• [DIRECTIONS FOR THIS TASK]: Going through the material below, please gather all lines with the word "that" in them.

***** TASK DATA

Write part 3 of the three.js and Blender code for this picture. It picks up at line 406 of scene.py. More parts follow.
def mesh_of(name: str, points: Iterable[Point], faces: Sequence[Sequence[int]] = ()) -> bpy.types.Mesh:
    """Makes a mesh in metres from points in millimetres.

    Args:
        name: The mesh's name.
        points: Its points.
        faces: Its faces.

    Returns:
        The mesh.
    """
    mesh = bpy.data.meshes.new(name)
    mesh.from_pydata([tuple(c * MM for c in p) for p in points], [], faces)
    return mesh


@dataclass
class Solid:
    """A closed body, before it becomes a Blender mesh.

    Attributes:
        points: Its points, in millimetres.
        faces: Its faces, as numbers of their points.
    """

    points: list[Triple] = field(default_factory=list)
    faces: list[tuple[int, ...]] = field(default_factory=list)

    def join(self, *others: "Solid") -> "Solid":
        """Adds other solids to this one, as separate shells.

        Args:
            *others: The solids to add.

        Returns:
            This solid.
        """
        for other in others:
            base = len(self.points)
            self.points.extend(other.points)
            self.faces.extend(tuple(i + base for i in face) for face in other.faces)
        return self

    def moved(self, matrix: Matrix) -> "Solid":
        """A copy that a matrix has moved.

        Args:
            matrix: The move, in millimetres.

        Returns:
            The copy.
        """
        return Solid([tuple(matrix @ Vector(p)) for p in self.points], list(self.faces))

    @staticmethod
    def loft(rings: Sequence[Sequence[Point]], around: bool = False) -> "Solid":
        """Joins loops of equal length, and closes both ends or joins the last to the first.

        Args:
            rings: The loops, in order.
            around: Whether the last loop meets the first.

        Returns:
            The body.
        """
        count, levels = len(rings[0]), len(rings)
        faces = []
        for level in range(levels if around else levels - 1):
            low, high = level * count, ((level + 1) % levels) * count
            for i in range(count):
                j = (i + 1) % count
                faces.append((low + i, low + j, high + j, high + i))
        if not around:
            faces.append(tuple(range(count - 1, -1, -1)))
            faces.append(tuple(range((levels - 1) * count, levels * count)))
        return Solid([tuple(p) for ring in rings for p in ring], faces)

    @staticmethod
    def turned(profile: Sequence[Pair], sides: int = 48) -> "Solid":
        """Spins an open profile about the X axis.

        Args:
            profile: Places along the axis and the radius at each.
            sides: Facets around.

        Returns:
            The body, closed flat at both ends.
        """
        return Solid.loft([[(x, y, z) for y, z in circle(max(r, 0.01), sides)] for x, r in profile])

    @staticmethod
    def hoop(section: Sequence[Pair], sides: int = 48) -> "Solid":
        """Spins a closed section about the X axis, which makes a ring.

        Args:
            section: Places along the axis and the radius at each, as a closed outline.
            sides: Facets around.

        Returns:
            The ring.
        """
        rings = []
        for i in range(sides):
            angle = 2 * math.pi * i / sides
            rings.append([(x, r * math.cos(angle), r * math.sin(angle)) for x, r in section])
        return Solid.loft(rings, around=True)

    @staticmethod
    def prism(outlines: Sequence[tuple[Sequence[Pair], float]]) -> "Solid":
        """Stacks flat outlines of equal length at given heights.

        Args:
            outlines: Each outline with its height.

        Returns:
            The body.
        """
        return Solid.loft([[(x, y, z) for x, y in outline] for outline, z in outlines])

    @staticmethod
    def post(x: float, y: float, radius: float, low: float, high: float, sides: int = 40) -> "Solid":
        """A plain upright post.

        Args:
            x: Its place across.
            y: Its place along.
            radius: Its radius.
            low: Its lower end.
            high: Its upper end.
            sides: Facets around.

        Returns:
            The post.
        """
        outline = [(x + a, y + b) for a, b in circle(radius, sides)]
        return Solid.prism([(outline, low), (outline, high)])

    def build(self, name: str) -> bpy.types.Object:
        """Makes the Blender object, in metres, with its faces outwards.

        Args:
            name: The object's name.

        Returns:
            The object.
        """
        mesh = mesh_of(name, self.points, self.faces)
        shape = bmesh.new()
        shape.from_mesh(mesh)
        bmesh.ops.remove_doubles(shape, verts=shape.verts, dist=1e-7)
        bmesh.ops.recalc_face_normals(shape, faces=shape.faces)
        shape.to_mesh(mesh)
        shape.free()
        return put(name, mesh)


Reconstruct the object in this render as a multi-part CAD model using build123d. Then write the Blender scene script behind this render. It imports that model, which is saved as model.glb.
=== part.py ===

**********

• [EXERCISE SOLUTION]:
        """A copy that a matrix has moved.
Reconstruct the object in this render as a multi-part CAD model using build123d. Then write the Blender scene script behind this render. It imports that model, which is saved as model.glb.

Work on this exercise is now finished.